Question

An arc making an angle \(15^\circ\) at the center is removed from a ring of mass \( M \) and radius \( R \). The moment of inertia of the remaining ring about an axis passing through its center and perpendicular to its plane is:

• A. \( \frac{23}{24} M R^2 \)
• B. \( \frac{M R^2}{24} \)
• C. \( \frac{M R^2}{23} \)
• D. \( \frac{24}{23} M R^2 \)

Hint:

The moment of inertia is additive.
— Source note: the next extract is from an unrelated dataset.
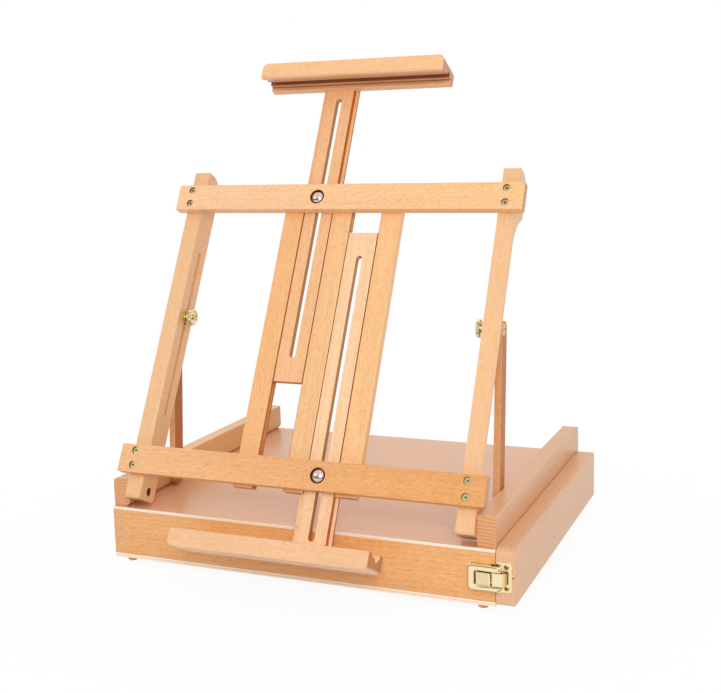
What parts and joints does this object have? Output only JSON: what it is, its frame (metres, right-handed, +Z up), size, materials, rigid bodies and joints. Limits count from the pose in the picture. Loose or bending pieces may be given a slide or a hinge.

When a part is removed, its inertia is subtracted from the total inertia.

Answer 1

The Correct Option is A

Step 1: Moment of Inertia of a Complete Ring
- The moment of inertia of a complete ring about an axis passing through its center and perpendicular to its plane is: \[ I_{\text{full}} = M R^2 \] Step 2: Mass of Removed Arc
- The full ring corresponds to an angular span of \( 360^\circ \). - The removed arc subtends an angle of \( 15^\circ \), so its mass is: \[ M_{\text{arc}} = M \times \frac{15}{360} = \frac{M}{24} \] Step 3: Moment of Inertia of Removed Arc
- Since mass is uniformly distributed, the moment of inertia of the removed arc is: \[ I_{\text{arc}} = \frac{M}{24} R^2 = \frac{1}{24} M R^2 \] Step 4: Moment of Inertia of Remaining Ring
- The moment of inertia of the remaining part is: \[ I_{\text{remaining}} = I_{\text{full}} - I_{\text{arc}} \] \[ = M R^2 - \frac{1}{24} M R^2 \] \[ = \frac{23}{24} M R^2 \] Step 5: Conclusion
Since the remaining moment of inertia is \( \frac{23}{24} M R^2 \), Option (1) is correct.